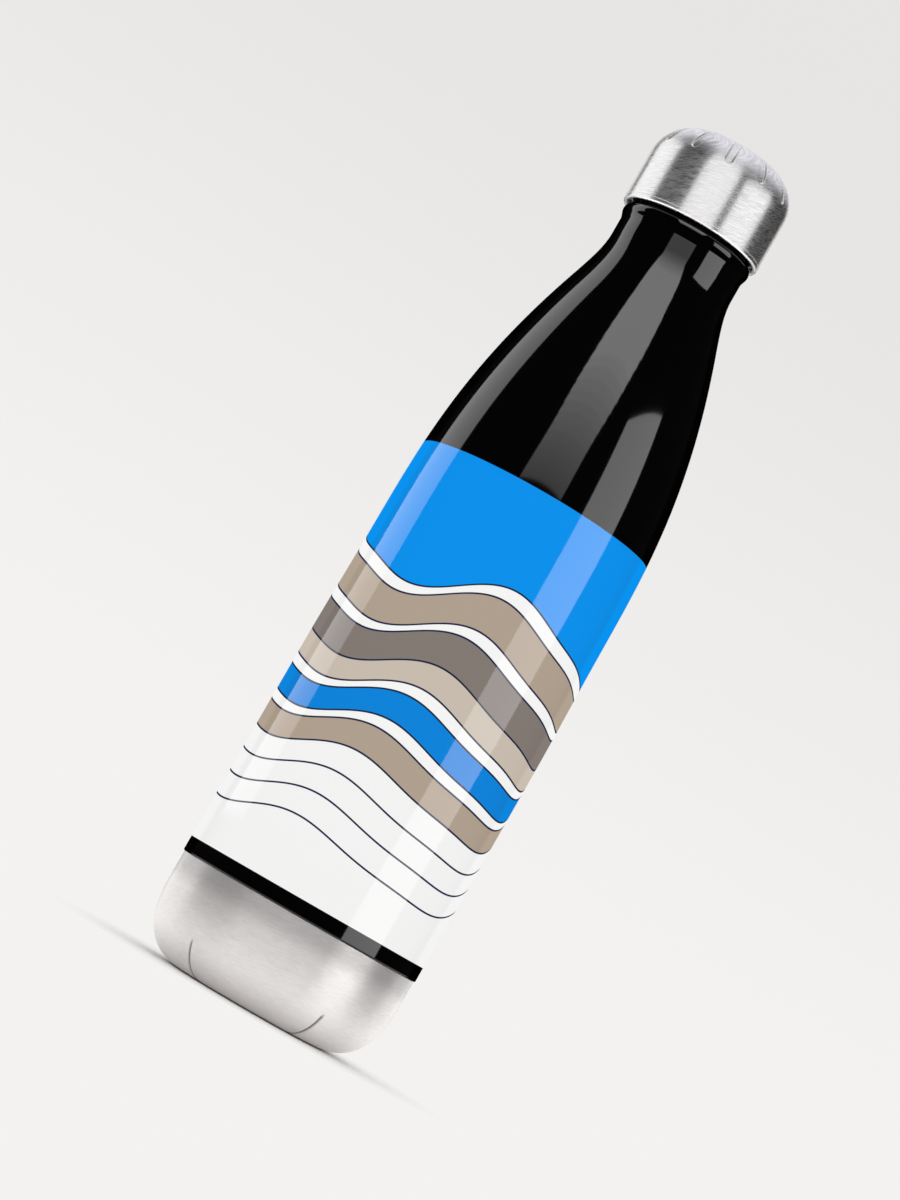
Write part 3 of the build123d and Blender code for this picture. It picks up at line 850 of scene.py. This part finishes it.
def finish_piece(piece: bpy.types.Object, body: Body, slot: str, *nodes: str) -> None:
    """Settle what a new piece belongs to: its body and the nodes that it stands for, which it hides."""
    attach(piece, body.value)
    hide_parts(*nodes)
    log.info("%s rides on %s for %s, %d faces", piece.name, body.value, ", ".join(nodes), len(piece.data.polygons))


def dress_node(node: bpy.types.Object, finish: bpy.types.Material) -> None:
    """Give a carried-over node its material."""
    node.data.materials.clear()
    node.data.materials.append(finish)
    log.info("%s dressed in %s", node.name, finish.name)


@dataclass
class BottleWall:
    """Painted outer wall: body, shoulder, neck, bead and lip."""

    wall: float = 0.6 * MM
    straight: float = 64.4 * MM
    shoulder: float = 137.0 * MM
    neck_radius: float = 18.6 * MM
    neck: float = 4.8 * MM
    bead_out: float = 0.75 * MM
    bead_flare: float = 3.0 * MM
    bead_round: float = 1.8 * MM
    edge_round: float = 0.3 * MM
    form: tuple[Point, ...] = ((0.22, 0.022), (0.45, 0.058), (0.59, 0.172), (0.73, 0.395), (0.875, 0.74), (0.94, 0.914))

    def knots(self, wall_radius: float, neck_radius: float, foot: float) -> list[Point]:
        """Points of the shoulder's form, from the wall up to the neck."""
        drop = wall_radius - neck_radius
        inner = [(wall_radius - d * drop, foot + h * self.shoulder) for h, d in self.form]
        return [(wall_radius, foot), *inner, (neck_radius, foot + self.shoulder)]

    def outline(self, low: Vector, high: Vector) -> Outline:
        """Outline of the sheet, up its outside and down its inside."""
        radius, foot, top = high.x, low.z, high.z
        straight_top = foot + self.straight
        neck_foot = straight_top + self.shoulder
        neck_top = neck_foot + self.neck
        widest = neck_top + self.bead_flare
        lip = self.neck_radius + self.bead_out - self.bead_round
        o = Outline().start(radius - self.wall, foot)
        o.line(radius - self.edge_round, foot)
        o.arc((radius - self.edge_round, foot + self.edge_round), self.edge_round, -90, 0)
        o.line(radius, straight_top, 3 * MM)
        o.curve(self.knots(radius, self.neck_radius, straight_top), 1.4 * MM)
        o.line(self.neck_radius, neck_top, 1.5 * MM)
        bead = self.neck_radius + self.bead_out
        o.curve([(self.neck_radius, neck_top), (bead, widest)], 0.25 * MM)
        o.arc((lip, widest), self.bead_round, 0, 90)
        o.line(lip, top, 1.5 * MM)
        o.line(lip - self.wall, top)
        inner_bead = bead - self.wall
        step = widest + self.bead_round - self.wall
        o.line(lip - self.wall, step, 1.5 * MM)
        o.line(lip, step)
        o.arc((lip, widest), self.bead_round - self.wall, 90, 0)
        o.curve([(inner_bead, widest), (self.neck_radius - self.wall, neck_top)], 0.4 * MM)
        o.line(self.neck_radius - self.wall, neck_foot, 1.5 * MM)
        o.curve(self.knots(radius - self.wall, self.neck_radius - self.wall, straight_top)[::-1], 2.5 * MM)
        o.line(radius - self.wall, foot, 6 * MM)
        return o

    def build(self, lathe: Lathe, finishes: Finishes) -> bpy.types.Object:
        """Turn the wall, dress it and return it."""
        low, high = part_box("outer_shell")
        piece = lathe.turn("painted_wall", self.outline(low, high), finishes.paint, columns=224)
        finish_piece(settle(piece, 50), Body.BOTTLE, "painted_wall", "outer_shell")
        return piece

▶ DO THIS
Quote the material exactly, leaving nothing out.

▶ ANSWER BELOW
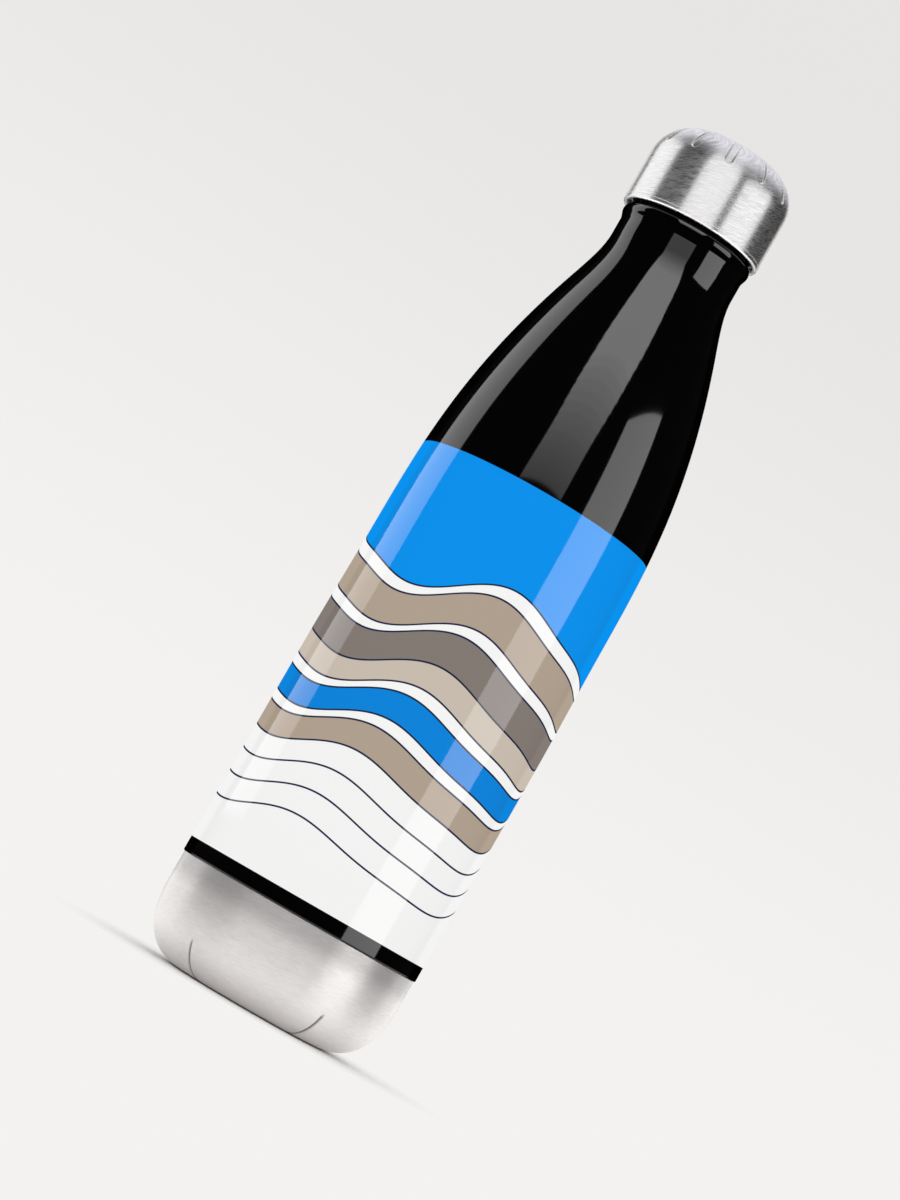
Write part 3 of the build123d and Blender code for this picture. It picks up at line 850 of scene.py. This part finishes it.
def finish_piece(piece: bpy.types.Object, body: Body, slot: str, *nodes: str) -> None:
    """Settle what a new piece belongs to: its body and the nodes that it stands for, which it hides."""
    attach(piece, body.value)
    hide_parts(*nodes)
    log.info("%s rides on %s for %s, %d faces", piece.name, body.value, ", ".join(nodes), len(piece.data.polygons))


def dress_node(node: bpy.types.Object, finish: bpy.types.Material) -> None:
    """Give a carried-over node its material."""
    node.data.materials.clear()
    node.data.materials.append(finish)
    log.info("%s dressed in %s", node.name, finish.name)


@dataclass
class BottleWall:
    """Painted outer wall: body, shoulder, neck, bead and lip."""

    wall: float = 0.6 * MM
    straight: float = 64.4 * MM
    shoulder: float = 137.0 * MM
    neck_radius: float = 18.6 * MM
    neck: float = 4.8 * MM
    bead_out: float = 0.75 * MM
    bead_flare: float = 3.0 * MM
    bead_round: float = 1.8 * MM
    edge_round: float = 0.3 * MM
    form: tuple[Point, ...] = ((0.22, 0.022), (0.45, 0.058), (0.59, 0.172), (0.73, 0.395), (0.875, 0.74), (0.94, 0.914))

    def knots(self, wall_radius: float, neck_radius: float, foot: float) -> list[Point]:
        """Points of the shoulder's form, from the wall up to the neck."""
        drop = wall_radius - neck_radius
        inner = [(wall_radius - d * drop, foot + h * self.shoulder) for h, d in self.form]
        return [(wall_radius, foot), *inner, (neck_radius, foot + self.shoulder)]

    def outline(self, low: Vector, high: Vector) -> Outline:
        """Outline of the sheet, up its outside and down its inside."""
        radius, foot, top = high.x, low.z, high.z
        straight_top = foot + self.straight
        neck_foot = straight_top + self.shoulder
        neck_top = neck_foot + self.neck
        widest = neck_top + self.bead_flare
        lip = self.neck_radius + self.bead_out - self.bead_round
        o = Outline().start(radius - self.wall, foot)
        o.line(radius - self.edge_round, foot)
        o.arc((radius - self.edge_round, foot + self.edge_round), self.edge_round, -90, 0)
        o.line(radius, straight_top, 3 * MM)
        o.curve(self.knots(radius, self.neck_radius, straight_top), 1.4 * MM)
        o.line(self.neck_radius, neck_top, 1.5 * MM)
        bead = self.neck_radius + self.bead_out
        o.curve([(self.neck_radius, neck_top), (bead, widest)], 0.25 * MM)
        o.arc((lip, widest), self.bead_round, 0, 90)
        o.line(lip, top, 1.5 * MM)
        o.line(lip - self.wall, top)
        inner_bead = bead - self.wall
        step = widest + self.bead_round - self.wall
        o.line(lip - self.wall, step, 1.5 * MM)
        o.line(lip, step)
        o.arc((lip, widest), self.bead_round - self.wall, 90, 0)
        o.curve([(inner_bead, widest), (self.neck_radius - self.wall, neck_top)], 0.4 * MM)
        o.line(self.neck_radius - self.wall, neck_foot, 1.5 * MM)
        o.curve(self.knots(radius - self.wall, self.neck_radius - self.wall, straight_top)[::-1], 2.5 * MM)
        o.line(radius - self.wall, foot, 6 * MM)
        return o

    def build(self, lathe: Lathe, finishes: Finishes) -> bpy.types.Object:
        """Turn the wall, dress it and return it."""
        low, high = part_box("outer_shell")
        piece = lathe.turn("painted_wall", self.outline(low, high), finishes.paint, columns=224)
        finish_piece(settle(piece, 50), Body.BOTTLE, "painted_wall", "outer_shell")
        return piece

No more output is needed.